I would agree with you and that would be a early warning sign of the motives there. Hold out for someone who keep it real with you and on ur terms.

:thumbsup:

Citizen_Joe's photo
Sat 12/10/16 10:43 AM
Some years back, before I became a father, a woman on this site said she would only date people who were parents. Becoming a parent is a game changer, and today, I fully understand why that woman had the attitude she did. She wanted someone who understood first hand what parenting was about and didn't want to have to deal with the selfishness. I've been a single parent since June and would be perfectly fine if I was for years to come. For whatever relationship comes my way, if my daughter suffers because of it, I'm doing it wrong. There are several posts in this thread I agree with, because it's really about the kids being safe and happy too, and adult relationships secondary.

no photo
Fri 12/16/16 03:06 PM
Beautifully said !!

no photo
Sun 12/18/16 09:23 AM
Edited by cougarpuppy on Sun 12/18/16 09:24 AM
well Mama ...

Internet dating and long distance relationship with the phone bone is difficult as it is getting the cart wrong way to the horse for the marriage carrage.

One can find a person they like here ... and then when you meet up .. there is no chemistry what so ever. This is a huge disappointment and it really hurts a lot to invest that kind of emotional capital in a person you have never seen ... really.

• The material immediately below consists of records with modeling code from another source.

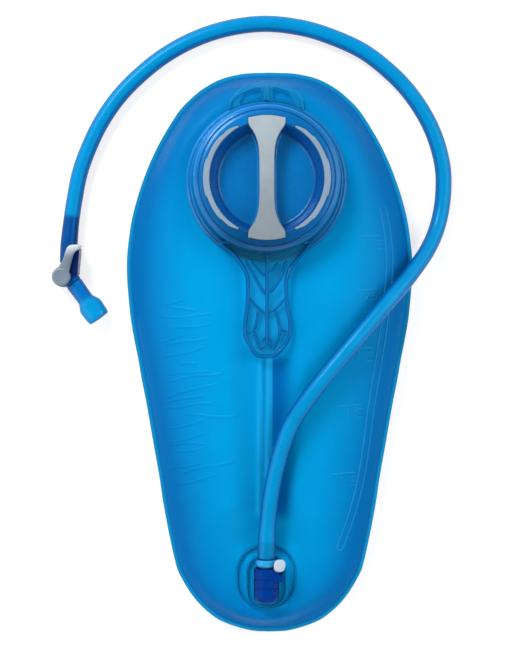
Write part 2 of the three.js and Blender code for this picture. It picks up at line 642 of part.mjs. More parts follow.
// ---- drinking hose ------------------------------------------------------------
const HOSE_PATH = [
  [-2.6, -150.3, 39.0], [-2.4, -139, 38.9], [-1.8, -127, 38.9], [-0.4, -113, 39.2], [1.8, -98, 40.2],
  [4.9, -83, 41.8], [9.4, -67, 44.2], [15.2, -52, 46.4], [24.6, -37, 48.2], [35.8, -22, 48.4],
  [49.0, -6, 47.3], [66.6, 14.5, 44.0], [85.8, 36.5, 38.0], [104.3, 57.8, 27.6], [118.2, 76.4, 16.2],
  [125.9, 92.0, 9.4], [130.0, 107.2, 6.9], [131.7, 122.5, 6.4], [131.4, 137.7, 6.4], [128.4, 152.8, 6.4],
  [123.1, 168.0, 6.4], [115.2, 183.1, 6.4], [104.0, 198.8, 6.4], [89.8, 213.2, 6.4], [71.5, 227.2, 6.4],
  [50.5, 237.2, 6.4], [26.9, 244.8, 6.4], [-2.6, 248.4, 6.4], [-31.4, 245.0, 6.4], [-56.5, 236.8, 6.4],
  [-79.0, 224.6, 6.4], [-98.5, 209.2, 6.4], [-114.5, 192.6, 6.4], [-127.5, 173.6, 6.4], [-136.8, 154.4, 6.4],
  [-143.4, 136.0, 6.4], [-147.6, 115.0, 6.5], [-150.2, 96.0, 7.4], [-151.5, 80.0, 8.5], [-151.9, 67.0, 8.9],
];
{
  const curve = new THREE.CatmullRomCurve3(HOSE_PATH.map((p) => new THREE.Vector3(...p)), false, "centripetal");
  add("hose", solid(sweep(curve, HOSE_R, 9, 42, HOSE_BORE)), 0x2ca0e6, 0.3, 0, 0.8);
}

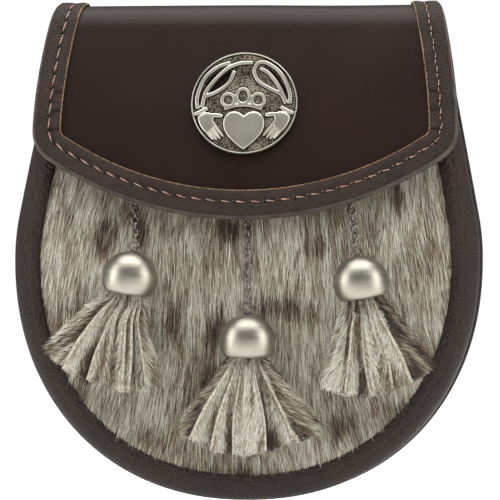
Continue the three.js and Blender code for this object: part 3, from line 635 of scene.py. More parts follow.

As in most other relationship you meet in person .. then chat and hang out and go slow ... as the chemistry is there ... which I am guessing that is how you did it with the Father of your child(ren). You originally did it with the horse and carriage business the right way around.

so .. that is how it works best.

Meet a person on the net .. and if you hit it off ... check it out quickly over coffee or lunch. It is harsh to deal with it that way .. however it saves a lot of time and emotional disappointment in the end.

Time and emotional capital you can spend with the right person.

With that said ... you got a divorce cause you are dysfunctional and an addict. So you pick guys who are also dysfunctional and addicts.

Fix that up in you .. then you will find guys who also have had that fixed up.

Simple to say .. simple to do .. just a corker to get done.